Technology, however, is the great equalizer. The democratization of AI and low-code platforms enables Gen X founders to launch consultancies, creative studios, or analytics boutiques with unprecedented speed. “Business-in-a-box” ecosystems—Etsy, Shopify, Substack, and franchise operating systems—compress go-to-market timelines, allowing these new entrepreneurs to focus on value creation rather than back-office drudgery.
Strategic Reverberations Across the Corporate and Tech Landscape
The ripple effects of this mid-career migration are already reshaping the business landscape. For large enterprises, the risk is a hidden drain of managerial depth and operational know-how. As veterans exit, so too does the tacit knowledge that underpins process excellence and institutional memory. Forward-thinking organizations are responding by building contract pools and alumni marketplaces, hoping to re-engage this expertise on a flexible, project-driven basis.
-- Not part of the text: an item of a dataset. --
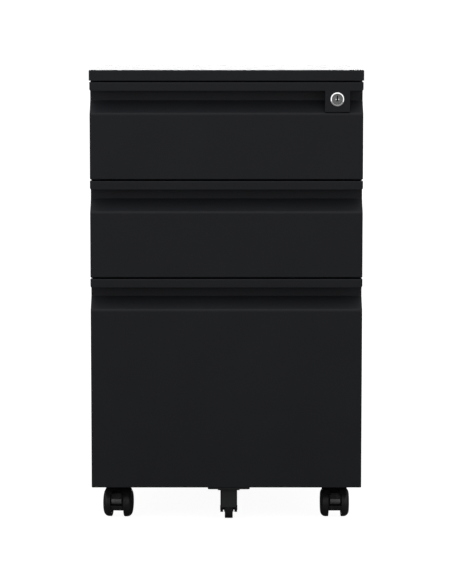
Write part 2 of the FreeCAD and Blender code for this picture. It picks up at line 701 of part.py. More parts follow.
def caster_wheel():
    """Right-hand wheel, turned from its half section: x outwards, radius upwards."""
    inner = WHEEL_INNER
    floor = inner + WHEEL_RECESS
    low = WHEEL_RADIUS - WHEEL_CORNER
    side = WHEEL_CORNER_X + WHEEL_CORNER
    bore = AXLE_RADIUS + RUNNING
    blind = side - CAP_THICK
    half_turn = WHEEL_CORNER * math.sqrt(0.5)
    crown = (WHEEL_CORNER_X + half_turn, low + half_turn)
    inside = [(inner, bore), (inner, WHEEL_BOSS - 1), (floor, WHEEL_BOSS), (floor, WHEEL_RIM),
              (inner, WHEEL_RIM + 1), (inner, WHEEL_RADIUS - WHEEL_EDGE), (inner + WHEEL_EDGE, WHEEL_RADIUS),
              (WHEEL_CORNER_X, WHEEL_RADIUS)]
    outside = [(side, low), (side - DISH_DEPTH, DISH_RADIUS), (side - DISH_DEPTH, CAP_RADIUS),
               (side, CAP_RADIUS - 0.8), (side + 0.2, 0), (blind, 0), (blind, bore), (inner, bore)]
    edges = [Part.Arc(in_x_z(*inside[-1]), in_x_z(*crown), in_x_z(*outside[0])).toShape()]
    for run in (inside, outside):
        edges += [Part.makeLine(in_x_z(*a), in_x_z(*b)) for a, b in zip(run, run[1:])]
    wire = Part.Wire(Part.__sortEdges__(edges))
    wheel = Part.Face(wire).revolve(Vector(0, 0, 0), Vector(1, 0, 0), 360)
    wheel.translate(Vector(0, -TRAIL, WHEEL_RADIUS))
    return wheel


def hood():
    """Fender over both wheels and the solid middle between them, as one sector."""
    low = WHEEL_RADIUS - WHEEL_CORNER
    outer = WHEEL_CORNER + HOOD_TOP
    inner = outer - HOOD_THICK
    rim = math.radians(HOOD_RIM)

    def arc(radius, side):
        turns = (math.pi / 2, (math.pi / 2 + rim) / 2, rim)
        return [in_x_z(side * (WHEEL_CORNER_X + radius * math.cos(a)), low + radius * math.sin(a))
                for a in turns]

    edges = []
    for side in (-1, 1):
        top, crown, tip = arc(outer, side)
        under, bend, tip_in = arc(inner, side)
        root = in_x_z(side * HUB_HALF, under.z)
        foot = in_x_z(side * HUB_HALF, 0)
        edges += [Part.Arc(top, crown, tip).toShape(), Part.makeLine(tip, tip_in),
                  Part.Arc(tip_in, bend, under).toShape(), Part.makeLine(under, root),
                  Part.makeLine(root, foot)]
    high = WHEEL_RADIUS + HOOD_TOP
    edges.append(Part.makeLine(in_x_z(-WHEEL_CORNER_X, high), in_x_z(WHEEL_CORNER_X, high)))
    edges.append(Part.makeLine(in_x_z(-HUB_HALF, 0), in_x_z(HUB_HALF, 0)))
    section = Part.Face(Part.Wire(Part.__sortEdges__(edges)))
    axis = Vector(1, 0, 0)
    # A positive turn about +X tips the upright section forwards: it starts at the hood's
    # front edge and the sweep runs back over the top.
    section.rotate(Vector(0, 0, 0), axis, 90 - HOOD_FRONT)
    sector = section.revolve(Vector(0, 0, 0), axis, HOOD_FRONT - HOOD_BACK)
    sector.translate(Vector(0, -TRAIL, WHEEL_RADIUS))
    return sector


def lever_cheeks():
    """Thin walls at both sides of the lever's opening."""
    made = []
    for side in (-1, 1):
        x = side * (HUB_HALF - CHEEK_THICK / 2)
        cheek = across(WHEEL_RADIUS + 0.2, CHEEK_THICK / 2, -TRAIL, WHEEL_RADIUS)
        cheek.translate(Vector(x, 0, 0))
        keep = Part.makeBox(2, 14, 12, Vector(x - 1, -TRAIL - 16, WHEEL_RADIUS + 4))
        made.append(cheek.common(keep))
    return made


def chin():
    """Flat-bottomed middle of the housing, flush with the wheels' treads."""
    drum = across(CHIN_RADIUS, HUB_HALF, -TRAIL, WHEEL_RADIUS)
    width = 2 * HUB_HALF
    corner = Vector(-HUB_HALF, -TRAIL - WHEEL_RADIUS, CHIN_BOTTOM)
    return drum.common(Part.makeBox(width, WHEEL_RADIUS, CHIN_TOP - CHIN_BOTTOM, corner))


def caster_housing(braked):
    hub = across(HUB_RADIUS, HUB_HALF, -TRAIL, WHEEL_RADIUS)
    boss = rod_z(HUB_HALF, 0, 0, BOSS_BOTTOM, BOSS_TOP)
    housing = hood().fuse([hub, boss, chin()])
    if braked:
        room = across(LEVER_ROOM, LEVER_HALF + 0.25, *LEVER_PIVOT)
        pin = across(LEVER_PIN, HUB_HALF, *LEVER_PIVOT)
        housing = housing.fuse(lever_cheeks()).cut(room).fuse([hub, pin])
    housing = housing.cut(rod_z(STEM_RADIUS + RUNNING, 0, 0, STEM_BOTTOM - 6, BOSS_TOP + 7))
    bore = across(AXLE_RADIUS + AXLE_FIT, 20, -TRAIL, WHEEL_RADIUS)
    return housing.cut(bore).removeSplitter()


def caster_axle():
    return across(AXLE_RADIUS, AXLE_HALF, -TRAIL, WHEEL_RADIUS)


def brake_lever():
    """Foot pedal on a cross pin; its tip stands before the wheels."""
    y, z = LEVER_PIVOT
    toe = LEVER_TOE
    outline = [(toe, 21.6), (toe, 23.4), (toe + 1.1, 26.4), (toe + 2.6, 27.4), (toe + 3.4, 27.3),
               (toe + 7.6, 31.2), (toe + 9.4, 32.8), (y - 1, z + 2.6), (y + 2.4, z + 1.0),
               (y + 1.4, z - 2.2), (y - 3.6, 24.6), (y - 6.5, 22.8), (toe + 1.0, 21.0)]

    def on_left_face(a, b):
        return Vector(-LEVER_HALF, a, b)

    pedal = polygon(outline, on_left_face, Vector(2 * LEVER_HALF, 0, 0))
    pedal = rounded(pedal, 0.5, lambda b: b.XLength > 1 and b.YMax < toe + 1.2 and b.ZMax < 22)
    return pedal.cut(across(LEVER_PIN + RUNNING, 10, y, z))


def placed(shape, corner):
    x, depth, angle, _ = CASTERS[corner]
    shape = shape.copy()
    shape.rotate(Vector(0, 0, 0), Vector(0, 0, 1), angle)
    shape.translate(Vector(x, Y_FRONT + depth, 0))
    return shape


def fifth_wheel_bracket():
    """Plate under the bottom drawer's front, with a fork closed at the front."""
    top = FRONT_BOTTOM
    low = top - TIP_PLATE
    x0 = TIP_X - TIP_FORK_HALF
    x1 = TIP_X + TIP_FORK_HALF
    plate = block(TIP_X - TIP_PLATE_HALF, TIP_X + TIP_PLATE_HALF, TIP_PLATE_FRONT, TIP_PLATE_BACK, low, top)
    plate = rounded(plate, 3.0, lambda b: b.ZLength > 1)
    pad_half = TIP_PAD_HALF
    pad = block(TIP_X - pad_half, TIP_X + pad_half, TIP_PAD_FRONT, TIP_PLATE_BACK, low - TIP_PAD, low)
    outline = [(x0, TIP_FORK_BACK), (x0, TIP_WEB_DEPTH), (x1, TIP_WEB_DEPTH), (x1, TIP_FORK_BACK)]
    bends = [TIP_LEG_BEND, TIP_LEG_BEND]
    fork = bent_sheet(outline, bends, -TIP_LEG, in_x_depth, Vector(0, 0, top - 0.8))
    ends = rod_x(TIP_LEG_END, x0, x1, TIP_DEPTH, TIP_AXLE_Z)
    legs = polygon([(TIP_WEB_DEPTH, TIP_WEB_BOTTOM), (TIP_DEPTH - TIP_LEG_END, TIP_AXLE_Z),
                    (TIP_DEPTH + TIP_LEG_END, TIP_AXLE_Z), (TIP_FORK_BACK, top), (TIP_WEB_DEPTH, top)],
                   in_depth_z, Vector(x1 - x0, 0, 0))
    legs.translate(Vector(x0, 0, 0))
    bracket = plate.fuse([pad, fork.common(legs.fuse(ends))])
    bore = rod_x(AXLE_RADIUS + AXLE_FIT, x0 - 5, x1 + 5, TIP_DEPTH, TIP_AXLE_Z)
    return bracket.cut(bore).removeSplitter()


def fifth_wheel_axle():
    left = TIP_X - TIP_FORK_HALF
    right = TIP_X + TIP_FORK_HALF
    shaft = rod_x(AXLE_RADIUS, left, right, TIP_DEPTH, TIP_AXLE_Z)
    heads = [rod_x(TIP_HEAD, x, x + TIP_HEAD_THICK, TIP_DEPTH, TIP_AXLE_Z)
             for x in (left - TIP_HEAD_THICK, right)]
    return shaft.fuse(heads).removeSplitter()


def fifth_wheel():
    left = TIP_X - TIP_WIDTH / 2
    right = TIP_X + TIP_WIDTH / 2
    wheel = rod_x(TIP_RADIUS, left, right, TIP_DEPTH, TIP_AXLE_Z)
    wheel = rounded(wheel, 1.2, lambda b: b.XLength < 0.1)
    for x in (left, right - TIP_DISH):
        wheel = wheel.cut(rod_x(TIP_DISH_RADIUS, x, x + TIP_DISH, TIP_DEPTH, TIP_AXLE_Z))
    wheel = wheel.fuse(rod_x(TIP_HUB, left - TIP_HUB_PROUD, right + TIP_HUB_PROUD, TIP_DEPTH, TIP_AXLE_Z))
    return wheel.cut(rod_x(AXLE_RADIUS + RUNNING, left - 5, right + 5, TIP_DEPTH, TIP_AXLE_Z))


# ---------------------------------------------------------------- build

def build_case():
    holes = rivet_holes()
    side = side_panel()
    save("top_panel", top_panel())
    save("side_panel_right", side.cut(holes))
    save("side_panel_left", mirrored(side).cut(holes))
    save("back_panel", back_panel().cut(holes))
    save("back_rivets", rivets())
    save("base_panel", base_panel())
    save("top_rail", top_rail())
    front_upright = upright(UPRIGHT_FRONT)
    save("upright_front_left", mirrored(front_upright))
    save("upright_front_right", front_upright.cut(lock_slots()))
    save("uprights_rear", pair(upright(UPRIGHT_REAR)))
    save("caster_stems", caster_stems())


def build_drawers():
    for name in DRAWERS:
        outer, middle, inner = slides(name)
        save("drawer_front_" + name, drawer_front(name))
        save("drawer_liner_" + name, drawer_liner(name))
        save("drawer_box_" + name, drawer_box(name))
        save("slide_outer_" + name, outer)
        save("slide_middle_" + name, middle)
        save("slide_inner_" + name, inner)
        save("lock_catch_" + name, lock_catch(name))
    save("file_rails", file_rails())


def build_lock():
    save("lock_barrel", lock_barrel())
    save("lock_plug", lock_plug())
    save("lock_nut", lock_nut())
    save("lock_cam", lock_cam())
    save("lock_bar", lock_bar())
    save("lock_guides", lock_guides())


def build_casters():
    wheel = caster_wheel()
    for corner, (_, _, _, braked) in CASTERS.items():
        save("caster_housing_" + corner, placed(caster_housing(braked), corner))
        save("caster_axle_" + corner, placed(caster_axle(), corner))
        save("wheel_right_" + corner, placed(wheel, corner))
        save("wheel_left_" + corner, placed(mirrored(wheel), corner))
        if braked:
            save("brake_lever_" + corner, placed(brake_lever(), corner))
    save("fifth_wheel_bracket", fifth_wheel_bracket())
    save("fifth_wheel_axle", fifth_wheel_axle())
    save("fifth_wheel", fifth_wheel())


os.makedirs("parts", exist_ok=True)
build_case()
build_drawers()
build_lock()
build_casters()
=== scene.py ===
import json
import math

import bmesh
import bpy
from mathutils import Matrix, Vector


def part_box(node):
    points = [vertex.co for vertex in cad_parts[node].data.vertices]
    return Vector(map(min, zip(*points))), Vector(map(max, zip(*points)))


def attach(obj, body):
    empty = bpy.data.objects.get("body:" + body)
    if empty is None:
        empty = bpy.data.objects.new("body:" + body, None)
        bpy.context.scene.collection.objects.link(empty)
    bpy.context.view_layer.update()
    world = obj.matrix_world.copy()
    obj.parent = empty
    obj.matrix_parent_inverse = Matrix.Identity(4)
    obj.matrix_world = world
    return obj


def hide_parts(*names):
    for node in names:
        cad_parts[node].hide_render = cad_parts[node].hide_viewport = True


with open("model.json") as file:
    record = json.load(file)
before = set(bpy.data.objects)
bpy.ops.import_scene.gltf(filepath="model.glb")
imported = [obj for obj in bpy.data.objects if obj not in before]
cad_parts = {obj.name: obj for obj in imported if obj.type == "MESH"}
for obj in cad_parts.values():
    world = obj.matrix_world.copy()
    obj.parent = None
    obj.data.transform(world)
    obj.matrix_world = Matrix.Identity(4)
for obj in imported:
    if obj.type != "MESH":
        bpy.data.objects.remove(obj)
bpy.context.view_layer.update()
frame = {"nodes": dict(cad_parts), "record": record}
scene = bpy.context.scene
scene.view_settings.view_transform = "Standard"

# Places are in metres. The small pieces are drawn in millimetres and scaled by MM.
MM = 0.001
FRONT_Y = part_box("drawer_front_bottom")[0].y         # the drawer fronts' plane
JOINTS = {joint["name"]: joint for joint in frame["record"]["behaviour"]["joints"]}


# ---------------------------------------------------------------- camera

CAMERA_DISTANCE = 3.1646             # from the drawer fronts
CAMERA_HEIGHT = 0.6451
CAMERA_PITCH = 6.07                  # degrees below the horizon
CAMERA_REACH = 60
LENS = 148.84
SENSOR = 36.0
CENTRE_SHIFT = 0.00075               # the picture's middle stands a little left of the cabinet's


def make_camera():
    data = bpy.data.cameras.new("camera")
    data.lens = LENS
    data.sensor_width = SENSOR
    data.shift_x = -CENTRE_SHIFT
    data.clip_end = CAMERA_REACH
    camera = bpy.data.objects.new("camera", data)
    camera.location = (0, FRONT_Y - CAMERA_DISTANCE, CAMERA_HEIGHT)
    camera.rotation_euler = (math.radians(90 - CAMERA_PITCH), 0, 0)
    scene.collection.objects.link(camera)
    scene.camera = camera


make_camera()


# ---------------------------------------------------------------- materials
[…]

Procurement departments must also adapt. The proliferation of micro-enterprises means a surge in small vendor invoices—often under $250,000—demanding more agile onboarding, payment, and compliance systems. Technology and SaaS vendors, in turn, are finding a new total addressable market: tech-savvy, cash-conscious founders seeking plug-and-play solutions for bookkeeping, CRM, and benefits aggregation. The winners in this space will be those offering tiered pricing and AI-augmented onboarding, lowering the barriers to entry for these micro-firms.
Financial services providers face their own moment of reckoning. Traditional credit models, fixated on FICO scores, often overlook the human capital and entrepreneurial grit of mid-career founders. Alternative underwriting—based on cash flow or revenue projections—can unlock capital for this underserved segment. Meanwhile, asset managers are seeing a rise in 401(k) rollovers into solo-401(k) and SEP IRAs, prompting a need for robo-advisory bundles tailored to the volatility of self-employment income.
Navigating the New Middle-Aged Entrepreneurial Frontier
The implications of this structural shift extend well beyond individual career arcs. If the share of self-employed Gen Xers continues to rise, headline labor-force participation rates may obscure a deeper qualitative change: the replacement of stable payroll jobs with more precarious, but potentially more fulfilling, proprietorships. Productivity gains will likely accrue fastest in metropolitan regions that invest in co-working spaces, accelerators, and policy frameworks supportive of micro-enterprise.
For executives and policymakers alike, several imperatives emerge:
- Hybrid Talent Markets: Develop contract-to-perm pathways that respect seniority while managing costs.
- Micro-SaaS Demand: Bundle insurance, compliance, and AI tools into simple, affordable subscriptions.
- Innovative Financing: Offer revenue-share lines and dynamic covenants tailored to the cash flow realities of service franchises.
- Policy Vigilance: Monitor evolving contractor classification rules and portable-benefit legislation.
- Upskilling at Scale: Curate executive-level micro-credentials in digital marketing, AI, and cybersecurity for mid-career founders.
The rise of the mid-career entrepreneur is not a fleeting trend but a harbinger of a more fluid, digitally enabled labor market. Organizations that recalibrate their procurement, product, and workforce strategies to serve this emergent class—rather than compete with it—will be best positioned to thrive in the cycles ahead. As Fabled Sky Research has noted, the migration of experience from payroll to proprietorship is quietly redrawing the boundaries of talent, risk, and opportunity in the American economy.